■ **Task goal**
Return the first line, the line containing "return hair_place(plait, strand, along, raised", and every line between them, exactly as they stand.

■ **Data provided**
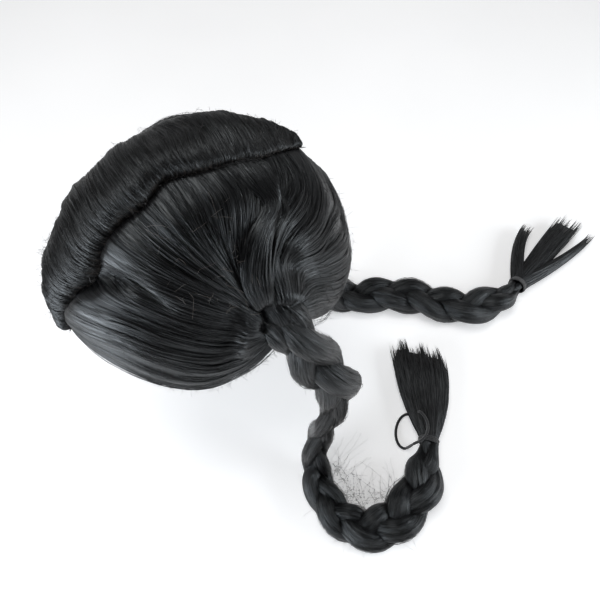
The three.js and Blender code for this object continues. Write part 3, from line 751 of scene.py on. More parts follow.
def curved_place(plait, share, across, lift):
    """A place on the loose curved lock, by its length and from edge to edge (-1 to 1)."""
    along = mix(CURVED_LOCK["along"][0], CURVED_LOCK["along"][-1], share)
    left, right, proud = (smooth(CURVED_LOCK, "along", column, along) for column in ("left", "right", "lift"))
    strand = mix(left, right, (across + 1) / 2)
    raised = (proud + 1.5) * np.sqrt(np.clip(1 - np.abs(across) ** 2.6, 0, 1)) - 1.5
    hollow = hollowed(strand, along) * smooth_step(1.02, 0.9, along)
    return hair_place(plait, strand, along, raised + lift + hollow)


def curved_lock(plait, shape, count, seed):
    """Loose lock that bends over the sweep before it dives into the root."""
    rng = np.random.default_rng(seed)
    across = np.linspace(-1, 1, CURVED_COLUMNS)[:, None]
    share = np.linspace(0, 1, CURVED_ROWS)[None, :]
    lift = ridges(CURVED_COLUMNS, 0.22)[:, None] + layered(CURVED_LAYERS, across, share, seed)
    stray = across + 0.04 * ripple(across * 4, share * 4, seed + 2)
    points = curved_place(plait, share + 0 * across, np.clip(stray, -1, 1), lift)
    shape.grid(points, 0.5 + across / 14, share, flip=plait.side > 0)
    step = np.linspace(0, 1, LOOSE_STEPS)
    start, end = rng.uniform(0, 0.45, count), rng.uniform(0.75, 1.0, count)
    share = mix(start[:, None], end[:, None], step)
    middle = rng.uniform(-1.04, 1.04, count)[:, None]
    middle = middle + 0.05 * ripple(rng.uniform(0, 99, count)[:, None], share * 4, seed + 3)
    middle = np.clip(middle, -1.05, 1.05)
    lift = arched(step, rng.uniform(0.2, 1.3, count))
    widths = tapered(rng.uniform(0.3, 0.8, count), step, 0.04, 0.96)
    shape.strands(lambda up: curved_place(plait, share, middle, up), lift, widths, rng)


def stray_hairs(plait, shape, count, seed):
    """Fine hairs that leave the sweep and curl over it."""
    rng = np.random.default_rng(seed)
    strand = rng.uniform(0, LAST_STRAND, count)
    hems = rng.random(count) < 0.25
    strand = np.where(hems, np.abs(rng.normal(0, 0.15, count)), strand)
    along = rng.uniform(0.25, 0.95, count)
    starts, outwards = rooted(lambda lift: hair_place(plait, strand, along, lift), count)
    ahead = hair_place(plait, strand, along + 0.02, np.zeros(count))
    headings = unit_of(ahead - starts) + outwards * rng.uniform(0.05, 0.4, count)[:, None]
    lines = curls(starts, headings, rng.uniform(5, 15, count), 0.36, 12, rng)
    across = rng.uniform(0, 1, count)
    shape.tubes(lines, FINE_HAIR, 3, across, rng.uniform(0, 0.5, count)[:, None])


def tufts(plait, shape, count, strands, places, reach, seed, standing, pale=0.2):
    """Fine curled hairs that stand off one stretch of the sweep, or lie on it."""
    rng = np.random.default_rng(seed)
    strand, along = rng.uniform(*strands, count), rng.uniform(*places, count)
    starts, outwards = rooted(lambda lift: hair_place(plait, strand, along, lift), count)
    headings = outwards * standing + rng.normal(0, 0.7, (count, 3))
    shape.hairs(curls(starts, headings, rng.uniform(0.4, 1, count) * reach, 0.42, 13, rng), rng, pale)


# The crest's ends in degrees over the head, its mesh, and how far its near edge eases out
CREST_START = 6
CREST_END = 143
CREST_ROWS = 520
CREST_COLUMNS = 36
CREST_UNDER = 6
CREST_EASE = 2.0


def crest_place(over, turn, lift):
    """A place on the crest's rounded back, by degrees over the head and the turn from its near edge."""
    over, turn, lift = np.broadcast_arrays(over, turn, lift)
    ends = np.clip(np.minimum((over - CREST_START) / 6, (CREST_END - over) / 18), 0, 1)
    ends = (1 - (1 - ends) ** 2.4) ** 0.42
    sizes = (("near", CREST_NEAR), ("far", CREST_FAR), ("height", CREST_HEIGHT))
    near, far, height = (most * smooth(CREST, "over", column, over) * ends for column, most in sizes)
    near = near + CREST_EASE * ends
    beyond = np.maximum(-turn, 0) * 9
    beside = (near - far) / 2 + (near + far) / 2 * np.cos(turn)
    beside = beside + beyond + lift * np.cos(np.clip(turn, 0, np.pi))
    raised = height * np.abs(np.sin(turn)) ** CREST_ROUNDNESS * (turn > 0) * (turn < np.pi)
    raised = raised + smooth_step(0, LIP_WIDTH, beyond) * (HAIR_DEPTH - BED_DEPTH)
    raised = raised + lift * np.maximum(np.sin(turn), 0.25)
    lean = np.arcsin(np.clip(beside / (HEAD_WIDTH / 2 + CAP_WALL + LAYER_GAP + BED_DEPTH), -1, 1))
    unit = direction(0, over) * np.cos(lean)[..., None]
    unit[..., 0] = np.sin(lean)
    return on_head(unit, 2 * LAYER_GAP + BED_DEPTH + raised)


def crest_sway(over, turn):
    """How far the crest's strands sway from their own degrees over the head."""
    return 1.6 * ripple(over * 0.09, turn * 1.2, 44) * np.sin(np.maximum(turn, 0))


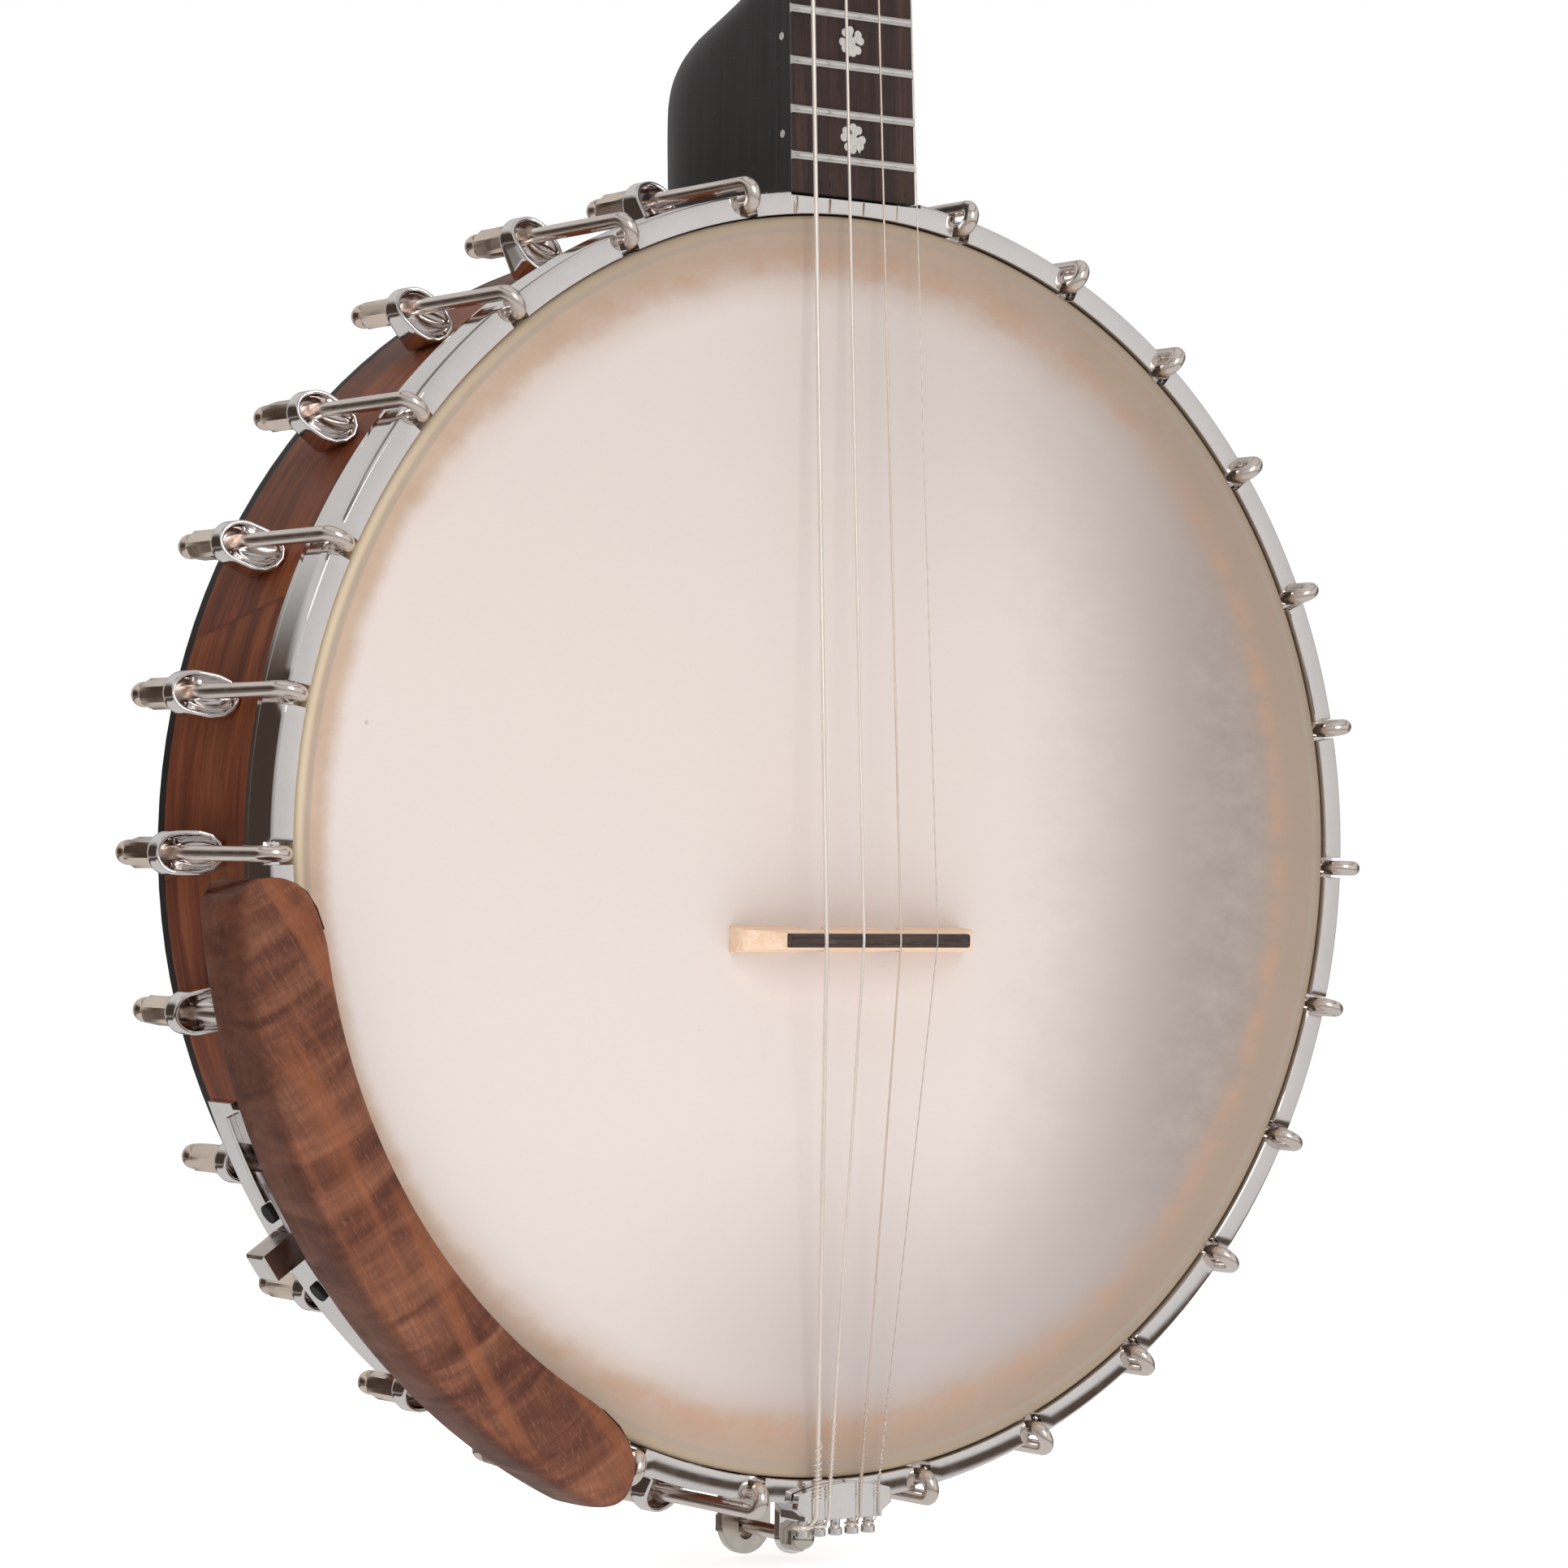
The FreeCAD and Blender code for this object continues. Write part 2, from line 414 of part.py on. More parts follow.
# ============================ tuners ==========================================
POST_R = 3.0
WRAP_Y = -5.6
housings, bushings = [], []
for i, (x, s) in enumerate(TUNER_XS):
    hz = cyl((x, 15.7, s), (0, 1, 0), 9.5, 17.6)
    hz = hz.fuse(Part.makeCone(9.5, 8.0, 1.6, V(x, 33.3, s), V(0, 1, 0)))
    hz = hz.cut(cyl((x, 17.2, s), (0, 1, 0), 8.2, 14.4))
    hz = hz.cut(cyl((x, 10, s), (0, 1, 0), POST_R + 0.06, 12))
    hz = hz.cut(cyl((x, 28, s), (0, 1, 0), 2.5 + 0.06, 12))
    housings.append(put(hz, P_PEG))
    b = cyl((x, -1.0, s), (0, 1, 0), 4.9, 16.6).fuse(hexbar((x, -2.6, s), "y", 12.5, 1.7)).fuse(cyl((x, -1.0, s), (0, 1, 0), 7.6, 0.98))
    b = b.cut(cyl((x, -6, s), (0, 1, 0), POST_R + 0.06, 30))
    bushings.append(put(b.removeSplitter(), P_PEG))
    post = cyl((x, -11.0, s), (0, 1, 0), POST_R, 30.0).fuse(Part.makeCone(2.2, POST_R, 0.9, V(x, -11.9, s), V(0, 1, 0)))
    post = post.fuse(cyl((x, 18.0, s), (0, 1, 0), 7.6, 2.6))
    for k in range(3):
        a = math.radians(120 * k)
        post = post.fuse(cyl((x + 5.6 * math.cos(a), 20.0, s + 5.6 * math.sin(a)), (0, 1, 0), 1.9, 5.6))
    post = post.cut(cyl((x - 5, -9.3, s), (1, 0, 0), 0.8, 10))
    export("tuner_post_%d" % (i + 1), put(post.removeSplitter(), P_PEG))
    rw = STRING_R[i]
    wrap = []
    turns = 4
    for k in range(turns):
        wrap.append(Part.makeTorus(POST_R + 0.02 + rw, rw, V(x, WRAP_Y + (k - (turns - 1) / 2.0) * (2 * rw + 0.02), s), V(0, 1, 0)))
    export("string_wrap_%d" % (i + 1), [put(w, P_PEG) for w in wrap])
    sh = cyl((x, 21.2, s), (0, 1, 0), 3.5, 5.2).fuse(cyl((x, 26.0, s), (0, 1, 0), 2.5, 9.8)).fuse(cyl((x, 35.5, s), (0, 1, 0), 1.95, 10.0))
    export("tuner_shaft_%d" % (i + 1), put(sh.removeSplitter(), P_PEG))
    kn = Part.makeSphere(1.0)
    m = FreeCAD.Matrix()
    m.A11, m.A22, m.A33 = 9.6, 7.2, 4.6
    kn = kn.transformGeometry(m)
    kn.translate(V(x, 42.6, s))
    kn = kn.fuse(cyl((x, 35.9, s), (0, 1, 0), 3.6, 4.5))
    kn = kn.cut(box(x - 12, x + 12, 30, 35.9, s - 12, s + 12))
    kn = kn.cut(cyl((x, 35.0, s), (0, 1, 0), 2.0, 10.7))
    export("tuner_button_%d" % (i + 1), put(kn.removeSplitter(), P_PEG))
export("tuner_housings", housings)
export("tuner_bushings", bushings)

# ============================ bridge ==========================================
half = [(34.5, 0.0), (15.2, 0.0)]
arch = [(15.2, 0.0), (14.9, -3.2), (13.2, -5.6), (11.4, -6.2), (9.6, -5.6), (7.9, -3.2), (7.6, 0.0)]
outline = [(-34.5, -0.02), (-34.5, -5.2), (-33.2, -7.0), (-30.0, -9.4), (-27.6, -12.2), (-26.7, -13.15)]
outline += [(26.7, -13.15), (27.6, -12.2), (30.0, -9.4), (33.2, -7.0), (34.5, -5.2), (34.5, -0.02)]
outline += [(x, y if y else -0.02) for x, y in arch]
outline += [(-x, y if y else -0.02) for x, y in reversed(arch)]
brf = Part.Face(Part.makePolygon([V(x, y, BRIDGE_Z - 5) for x, y in outline + [outline[0]]]))
br = brf.extrude(V(0, 0, 10))
wedge = [(-0.0, 3.2), (-13.2, 1.75), (-20, 1.0), (-20, 9), (0.5, 9), (0.5, 3.2)]
for sg in (-1, 1):
    wf = Part.Face(Part.makePolygon([V(-40, y, BRIDGE_Z + sg * z) for y, z in wedge + [wedge[0]]])).extrude(V(80, 0, 0))
    br = br.cut(wf)
export("bridge_body", br)
strings_path = []
for i in range(4):
    r = STRING_R[i]
    tn = nut_pts[i]
    b = (BRIDGE_X[i], BRIDGE_Y, BRIDGE_Z)
    t1 = (TAIL_X[i], -4.45 + 0.3 - r * 0, -154.0)
    t2 = (TAIL_X[i], -3.95, -162.9)
    px = POST_X[(0, 1, 3, 4)[i]]
    t3 = (px + 1.30 + r + 0.05 if TAIL_X[i] > px else px - 1.30 - r - 0.05, -1.9, -164.9)
    strings_path.append((tn, b, t1, t2, t3))
saddle = box(-26.7, 26.7, BRIDGE_Y, -13.17, BRIDGE_Z - 1.7, BRIDGE_Z + 1.7)
bevel = [(-14.4, 1.7), (BRIDGE_Y - 0.2, 1.0), (BRIDGE_Y - 0.2, 3), (-14.4, 3)]
for sg in (-1, 1):
    saddle = saddle.cut(Part.Face(Part.makePolygon([V(-40, y, BRIDGE_Z + sg * z) for y, z in bevel + [bevel[0]]])).extrude(V(80, 0, 0)))
str_shapes, str_tools = [], []
for i in range(4):
    r = STRING_R[i]
    tn, b, t1, t2, t3 = strings_path[i]
    # behind the nut, on to the tuner post
    x, s = TUNER_XS[i]
    off = POST_R + 0.02 + 2 * r + 0.27 + r
    sx = x + off if x < 0 else x - off
    pe = P_PEG.multVec(V(sx, WRAP_Y, s + 1.0))
    nut_back = P_NECK.multVec(V(NUT_X[i], -1.0 - 0.62 - r + 0.05, NUT_Z + 3.6))
    path = [tuple(pe), tuple(nut_back), tuple(tn), b, t1, t2, t3]
    sh = tube_path(path, r)
    sh = sh.fuse(Part.makeTorus(1.25 + 0.06 + r, r, V(POST_X[(0, 1, 3, 4)[i]], -1.9, -164.9), V(0, 0, 1)))
    str_shapes.append(sh)
    tool = tube_path(path, r + 0.04)
    slot = tool
    str_tools.append(tool)
for i, sh in enumerate(str_shapes):
    export("string_%d" % (i + 1), sh)
tools = Part.makeCompound(str_tools)
for i in range(4):
    saddle = saddle.cut(str_tools[i])
    # the groove is open to the front
    saddle = saddle.cut(box(BRIDGE_X[i] - STRING_R[i] - 0.04, BRIDGE_X[i] + STRING_R[i] + 0.04, BRIDGE_Y - 2, BRIDGE_Y, BRIDGE_Z - 5, BRIDGE_Z + 5))
    snut = snut.cut(str_tools[i])
    nb = box(NUT_X[i] - STRING_R[i] - 0.04, NUT_X[i] + STRING_R[i] + 0.04, -8, -1.0 - 0.65 - STRING_R[i], NUT_Z - 2, NUT_Z + 8)
    snut = snut.cut(put(nb, P_NECK))
export("bridge_saddle", saddle)
export("string_nut", snut)

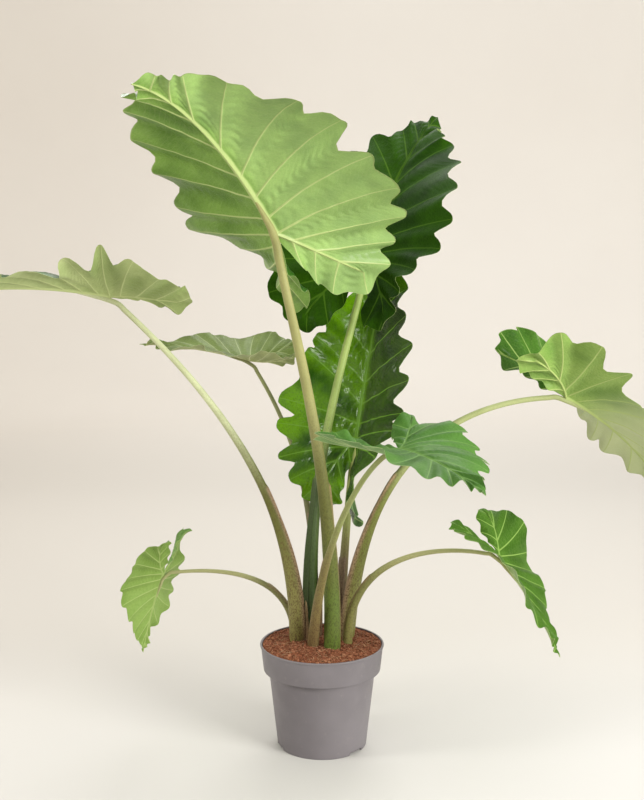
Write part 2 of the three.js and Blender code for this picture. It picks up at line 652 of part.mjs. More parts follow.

■ **Result**
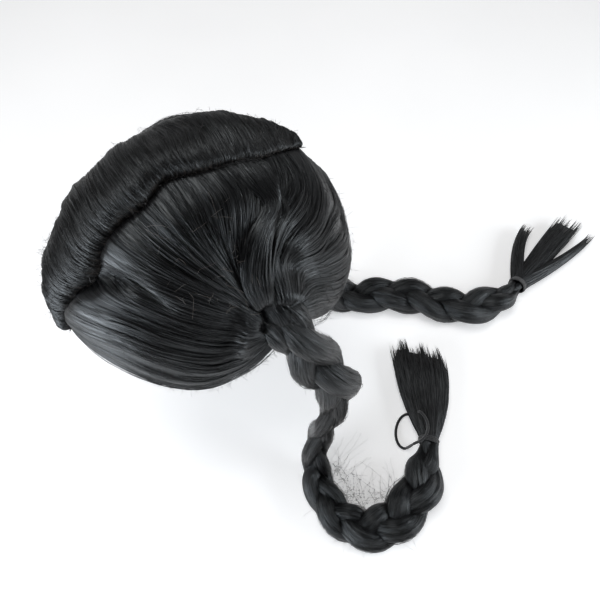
The three.js and Blender code for this object continues. Write part 3, from line 751 of scene.py on. More parts follow.
def curved_place(plait, share, across, lift):
    """A place on the loose curved lock, by its length and from edge to edge (-1 to 1)."""
    along = mix(CURVED_LOCK["along"][0], CURVED_LOCK["along"][-1], share)
    left, right, proud = (smooth(CURVED_LOCK, "along", column, along) for column in ("left", "right", "lift"))
    strand = mix(left, right, (across + 1) / 2)
    raised = (proud + 1.5) * np.sqrt(np.clip(1 - np.abs(across) ** 2.6, 0, 1)) - 1.5
    hollow = hollowed(strand, along) * smooth_step(1.02, 0.9, along)
    return hair_place(plait, strand, along, raised + lift + hollow)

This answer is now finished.